To find the limits, we need to analyze each expression as \( n \to \infty \).

a) \(\lim_{n \to \infty} \left(\sqrt{4n^2 + 5n - 2n} \right)\)

Simplify the expression inside the square root:

\[
= \lim_{n \to \infty} \sqrt{4n^2 + 3n}
\]

Factor out \( n^2 \) from the square root:

\[
= \lim_{n \to \infty} \sqrt{n^2(4 + \frac{3}{n})} = \lim_{n \to \infty} n \sqrt{4 + \frac{3}{n}}
\]

As \( n \to \infty \), \(\frac{3}{n} \to 0\):

\[
= \lim_{n \to \infty} n \sqrt{4} = \lim_{n \to \infty} 2n = \infty
\]

b) \(\lim_{n \to \infty} \left(\sqrt{2n+1} - \sqrt{n} \right)\)

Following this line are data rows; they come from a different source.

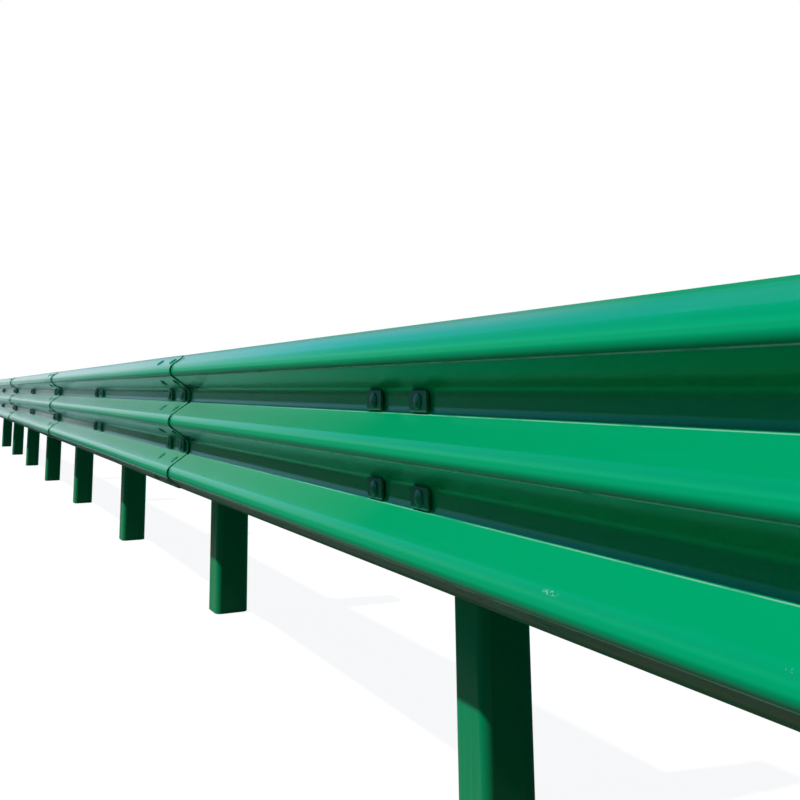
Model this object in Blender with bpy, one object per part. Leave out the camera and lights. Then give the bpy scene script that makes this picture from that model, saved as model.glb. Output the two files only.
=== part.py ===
"""Three-wave steel highway barrier: four beam panels on nine posts, 16 m between the end posts.

Frame: X along the run, +Y away from the traffic, Z up from the ground. The origin is on the
foot of the middle post, in the middle of its front wall.
"""
import math

import bmesh
import bpy

# Run
PANEL_COUNT = 4
PANEL_PITCH = 4.0         # from splice to splice
POST_PITCH = 2.0
LAP_HALF = 0.16           # a panel runs this far past the posts that carry its ends
GAP = 0.0003              # clearance between pieces that touch

# Heights above the ground
BEAM_CENTRE = 0.75
POST_TOP = 0.92

# Beam section, measured to the middle of the sheet
BEAM_SHEET = 0.004
BEAM_HEIGHT = 0.506
WAVE_PITCH = 0.194        # from crest to crest
WAVE_DEPTH = 0.081        # from crest to valley
WEB_ANGLE = math.radians(55)
WEB_BEND_RADIUS = 0.026
CREST_FLAT = 0.006
LIP_ANGLE = math.radians(10)
LIP_LENGTH = 0.0077       # from the sharp corner of its bend
LIP_BEND_RADIUS = 0.008
BEND_FACETS = 5
LIP_FACETS = 2

# A panel laps in front of the next one: the sloping webs touch first
LAP_SHIFT = (BEAM_SHEET + GAP) / math.cos(WEB_ANGLE)
RAMP_START = 2.5          # along the panel from its first post
RAMP_END = 3.7
RAMP_CUTS = 4

# Post, a square tube
POST_SIDE = 0.13
POST_WALL = 0.006
POST_CORNER_RADIUS = 0.025
POST_CORNER_FACETS = 4

# Blockout, a hat section between post and beam
BLOCK_DEPTH = 0.14
BLOCK_WIDTH = 0.30
BLOCK_HEIGHT = 0.29
BLOCK_SHEET = 0.0045
BLOCK_BEND_RADIUS = 0.007
BLOCK_BEND_FACETS = 2

# Cap over the top of each post
CAP_SHEET = 0.003
CAP_CLEARANCE = 0.001
CAP_SKIRT = 0.020
CAP_CROWN_INSET = 0.028
CAP_CROWN_RISE = 0.008
CAP_CORNER_FACETS = 3
CAP_EDGE_RADIUS = 0.004
CAP_EDGE_FACETS = 2

# Places across the barrier, front to back
POST_FRONT = -POST_WALL / 2
BLOCK_BACK = POST_FRONT - GAP
BLOCK_FRONT = BLOCK_BACK - BLOCK_DEPTH
VALLEY_Y = BLOCK_FRONT - GAP - BEAM_SHEET / 2
CREST_Y = VALLEY_Y - WAVE_DEPTH
FIRST_POST_X = -PANEL_COUNT * PANEL_PITCH / 2

COATING_GREEN = (0.0, 0.386, 0.147, 1.0)
SMOOTH_ANGLE = math.radians(35)


def powder_coated(name, roughness):
    material = bpy.data.materials.new(name)
    material.use_nodes = True
    shader = material.node_tree.nodes["Principled BSDF"]
    shader.inputs["Base Color"].default_value = COATING_GREEN
    shader.inputs["Metallic"].default_value = 0.0
    shader.inputs["Roughness"].default_value = roughness
    return material


def mesh_from(builder, name, material):
    mesh = bpy.data.meshes.new(name)
    builder.to_mesh(mesh)
    builder.free()
    mesh.materials.append(material)
    mesh.shade_smooth()
    mesh.set_sharp_from_angle(angle=SMOOTH_ANGLE)
    return mesh


def place(name, mesh, location, parent, sheet, side):
    """Put a sheet in the scene and give it thickness: side 0 is both ways, -1 inwards."""
    piece = bpy.data.objects.new(name, mesh)
    piece.location = location
    piece.parent = parent
    bpy.context.collection.objects.link(piece)
    thicken = piece.modifiers.new("thickness", "SOLIDIFY")
    thicken.thickness = sheet
    thicken.offset = side
    thicken.use_even_offset = True
    return piece


def extruded_strip(corners, run):
    """Sheet swept along run from a chain of corners. Returns it with the edges of its bends."""
    builder = bmesh.new()
    verts = [builder.verts.new(corner) for corner in corners]
    chain = [builder.edges.new(pair) for pair in zip(verts, verts[1:])]
    swept = bmesh.ops.extrude_edge_only(builder, edges=chain)["geom"]
    moved = [item for item in swept if isinstance(item, bmesh.types.BMVert)]
    bmesh.ops.translate(builder, vec=run, verts=moved)
    bends = [edge for edge in builder.edges if len(edge.link_faces) == 2]
    return builder, bends


def round_edges(builder, edges, angle, radius, facets):
    """Turn sharp bends of one angle into arcs of the given radius."""
    bmesh.ops.bevel(builder, geom=edges, offset=radius * math.tan(angle / 2),
                    offset_type="OFFSET", segments=facets, profile=0.5, affect="EDGES",
                    clamp_overlap=False)


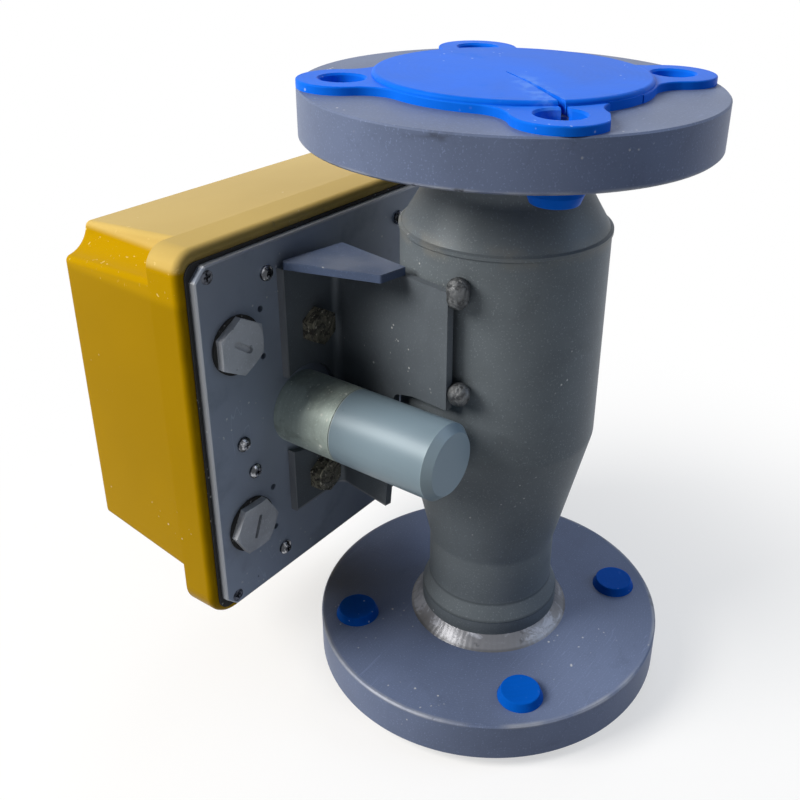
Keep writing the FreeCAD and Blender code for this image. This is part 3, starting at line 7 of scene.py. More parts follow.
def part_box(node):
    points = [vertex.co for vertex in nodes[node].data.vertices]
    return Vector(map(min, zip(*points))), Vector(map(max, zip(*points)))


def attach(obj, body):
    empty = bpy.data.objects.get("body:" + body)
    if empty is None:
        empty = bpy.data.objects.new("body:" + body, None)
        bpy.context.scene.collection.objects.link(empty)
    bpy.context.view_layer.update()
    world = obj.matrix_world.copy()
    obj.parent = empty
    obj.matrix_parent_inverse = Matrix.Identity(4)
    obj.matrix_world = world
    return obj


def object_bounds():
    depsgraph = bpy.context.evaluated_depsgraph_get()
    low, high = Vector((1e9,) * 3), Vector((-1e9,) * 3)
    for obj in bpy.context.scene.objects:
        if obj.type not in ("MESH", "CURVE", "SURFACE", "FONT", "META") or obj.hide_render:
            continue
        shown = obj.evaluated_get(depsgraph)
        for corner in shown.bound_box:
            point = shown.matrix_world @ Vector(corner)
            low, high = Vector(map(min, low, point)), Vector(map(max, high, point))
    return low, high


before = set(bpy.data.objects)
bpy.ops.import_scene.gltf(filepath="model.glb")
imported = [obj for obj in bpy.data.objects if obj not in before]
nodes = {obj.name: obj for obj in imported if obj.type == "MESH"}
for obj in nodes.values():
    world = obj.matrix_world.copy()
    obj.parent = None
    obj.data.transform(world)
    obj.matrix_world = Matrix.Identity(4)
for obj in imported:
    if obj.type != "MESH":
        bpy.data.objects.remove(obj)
cad_low, cad_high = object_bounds()

# Camera: where it stands round the tube's axis, in metres, and how it looks, in degrees
CAMERA_DISTANCE = 0.35383
CAMERA_HEIGHT = 0.32428
CAMERA_BEARING = 30.75
CAMERA_YAW = -2.9
CAMERA_PITCH = -26.58
CAMERA_ROLL = 1.4
CAMERA_LENS = 43.93
CAMERA_SENSOR = 36.0
CAMERA_SHIFT = (-0.0693, -0.0576)
CAMERA_RANGE = (0.01, 20.0)

# Places on the part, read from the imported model
PLATE_LOW, PLATE_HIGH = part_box("base_plate")
PLATE_MID = (PLATE_LOW + PLATE_HIGH) / 2
PLATE_HALF = (PLATE_HIGH - PLATE_LOW) / 2
SLEEVE_LOW, SLEEVE_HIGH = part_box("sleeve")
PIVOT_X = (SLEEVE_LOW.x + SLEEVE_HIGH.x) / 2
PIVOT_Z = (SLEEVE_LOW.z + SLEEVE_HIGH.z) / 2
CAP_LOW, CAP_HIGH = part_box("sleeve_cap")
DIAL_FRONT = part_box("dial_plate")[0].y
HOOD_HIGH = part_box("hood")[1]
LOWER_LOW, LOWER_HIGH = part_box("lower_flange")
UPPER_LOW, UPPER_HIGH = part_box("upper_flange")
FLANGE_R = UPPER_HIGH.x
SHOULDER_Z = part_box("metering_body")[1].z
COLLAR_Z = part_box("lower_collar")[1].z
FLARE_LENGTH = 0.0073
FLARE_Z = COLLAR_Z + FLARE_LENGTH
BRACKET_LOW, BRACKET_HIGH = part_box("mounting_bracket")
GUSSET_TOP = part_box("bracket_gusset")[1].z
PLUG_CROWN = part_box("cable_plug_upper")[1].y
TEAR_ANGLE = 45.0

# Marks and the painted reflection on the hood, in metres from its top, its +X side and the plate's face
CHANNEL_DROP = 0.011
CHANNEL_HALF = 0.006
CHANNEL_SOFT = 0.004
CHANNEL_IN = (0.020, 0.012)
REFLECTION_DROP = (0.0078, 0.0052)
RIM_AHEAD = (0.0075, 0.0048)

# Scuffs on the plate, as lines from its middle, with their half width
SCUFFS = (
    ((-0.0310, -0.0585), (-0.0175, -0.0617), 0.0011),
    ((-0.0295, -0.0560), (-0.0225, -0.0600), 0.0007),
)

# Printed scale of the dial, in metres and degrees
SCALE_R = 0.0545
SCALE_LINE_HALF = 0.00012
SCALE_LINE_END = -0.038
TICK_LENGTH = 0.0034
TICK_WIDTH = 0.0006
TICK_HEIGHT = 0.0001
TICK_COUNT = 51
TICK_SINK = 0.4
NUMBER_R = 0.0445
NUMBER_SIZE = 0.0062
NUMBER_COUNT = 6
NUMBER_STEP = 20
SWING = 90.0

# Lamps: name, place, side of the square, power and tint
LAMPS = (
    ("key", (1.05, -0.8, 1.1), 0.8, 37.0, (1.0, 0.96, 0.90)),
    ("back", (-0.9, -0.4, 1.3), 0.9, 4.0, (0.90, 0.95, 1.0)),
    ("fill", (-0.85, 1.2, 1.1), 1.0, 9.0, (0.62, 0.77, 1.0)),
)
ROOM_TINT = (0.80, 0.88, 1.0, 1.0)
ROOM_LIGHT = 0.07
WHITE = (1.0, 1.0, 1.0, 1.0)

# Floor: half its side, how far it lies under the part, its tones and where its shadow fades out
FLOOR_HALF = 8.0
FLOOR_DROP = 0.0002
FLOOR_SEEN = (0.93, 0.93, 0.93)
FLOOR_UNSEEN = (0.35, 0.35, 0.35)
SHADOW_FADE = (0.07, 0.34)
SHADOW_LIFT = 0.58


def tone(red, green, blue):
    """Linear colour from display values in 0..255."""
    shades = []
    for value in (red, green, blue):
        share = value / 255
        shades.append(share / 12.92 if share <= 0.04045 else ((share + 0.055) / 1.055) ** 2.4)
    return tuple(shades)


def scaled(color, factor):
    return tuple(min(1.0, channel * factor) for channel in color)


# Base colours of the finishes
TUBE_STEEL = tone(103, 111, 117)
# painted reflection: the flange steel is tinted blue for the cool light it reflects
FLANGE_STEEL_WITH_BLUE_REFLECTION = tone(98, 110, 138)
WELD_METAL = tone(112, 114, 120)
BRACKET_STEEL = tone(90, 97, 104)
GUSSET_STEEL = tone(76, 90, 118)
PLATE_COAT = tone(140, 150, 167)
HOOD_YELLOW = tone(160, 125, 1)
UPPER_COVER_BLUE = tone(12, 102, 222)
LOWER_COVER_BLUE = tone(4, 84, 184)
SLEEVE_METAL = tone(160, 173, 168)
CAP_COAT = tone(118, 137, 149)
PLUG_METAL = tone(160, 165, 173)
RUBBER = tone(20, 21, 23)
ENAMEL = tone(232, 232, 226)
INK = tone(26, 26, 28)

# Colours of dust, dirt and bare metal on them, and of painted edge highlights
DUST = tone(206, 207, 207)
PALE_DUST = tone(222, 226, 220)
PIT = tone(37, 37, 39)
SMUDGE = tone(46, 47, 51)
# bare metal on the plate's edge; painted highlight on the bracket and gusset edges
BARE_EDGE_AND_HIGHLIGHT = tone(148, 151, 156)
# painted highlight for edges that catch the light
EDGE_HIGHLIGHT = tone(176, 178, 182)

# Tint of the gloss on coloured paint and plastic
YELLOW_GLOSS = (1.0, 0.8, 0.02)
BLUE_GLOSS = (0.05, 0.35, 1.0)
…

We rationalize by multiplying by the conjugate:

\[
= \lim_{n \to \infty} \frac{(\sqrt{2n+1} - \sqrt{n})(\sqrt{2n+1} + \sqrt{n})}{\sqrt{2n+1} + \sqrt{n}}
= \lim_{n \to \infty} \frac{(2n+1) - n}{\sqrt{2n+1} + \sqrt{n}}
\]

Simplify:

\[
= \lim_{n \to \infty} \frac{n+1}{\sqrt{2n+1} + \sqrt{n}}
\]

Divide the numerator and denominator by \(\sqrt{n}\):

\[
= \lim_{n \to \infty} \frac{\sqrt{n} + \frac{1}{\sqrt{n}}}{\sqrt{2 + \frac{1}{n}} + 1}
= \frac{1}{\sqrt{2} + 1}
\]

Hence, the limit is:

\[
\frac{1}{\sqrt{2} + 1} \times \frac{\sqrt{2} - 1}{\sqrt{2} - 1} = \sqrt{2} - 1
\]

c) \(\lim_{n \to \infty} \left(3n - \sqrt{9n^2 + 1} \right)\)

Factor:

\[
= \lim_{n \to \infty} \left(3n - \sqrt{n^2(9 + \frac{1}{n^2})} \right)
= \lim_{n \to \infty} \left(3n - n\sqrt{9 + \frac{1}{n^2}} \right)
\]

Simplify:

\[
= \lim_{n \to \infty} n \left(3 - \sqrt{9 + \frac{1}{n^2}} \right)
\]

Evaluate the limit:

\[
= \lim_{n \to \infty} n \cdot \frac{9 - (9 + \frac{1}{n^2})}{3 + \sqrt{9 + \frac{1}{n^2}}}
= \lim_{n \to \infty} \left(-\frac{1}{n(3 + \sqrt{9 + \frac{1}{n^2}})}\right) \to 0
\]

d) \(\lim_{n \to \infty} \left(\sqrt[3]{n^3 - 2n - n} \right)\)

Simplify:

\[
= \lim_{n \to \infty} \sqrt[3]{n^3 - 3n}
\]

Factor out \( n^3 \):

\[
= \lim_{n \to \infty} n \sqrt[3]{1 - \frac{3}{n^2}}
\]

As \( n \to \infty \), \(\frac{3}{n^2} \to 0\):

\[
= \lim_{n \to \infty} n \times 1 = \infty
\]

Summary of limits:
a) \(\infty\)
b) \(\sqrt{2} - 1\)
c) \(0\)
d) \(\infty\)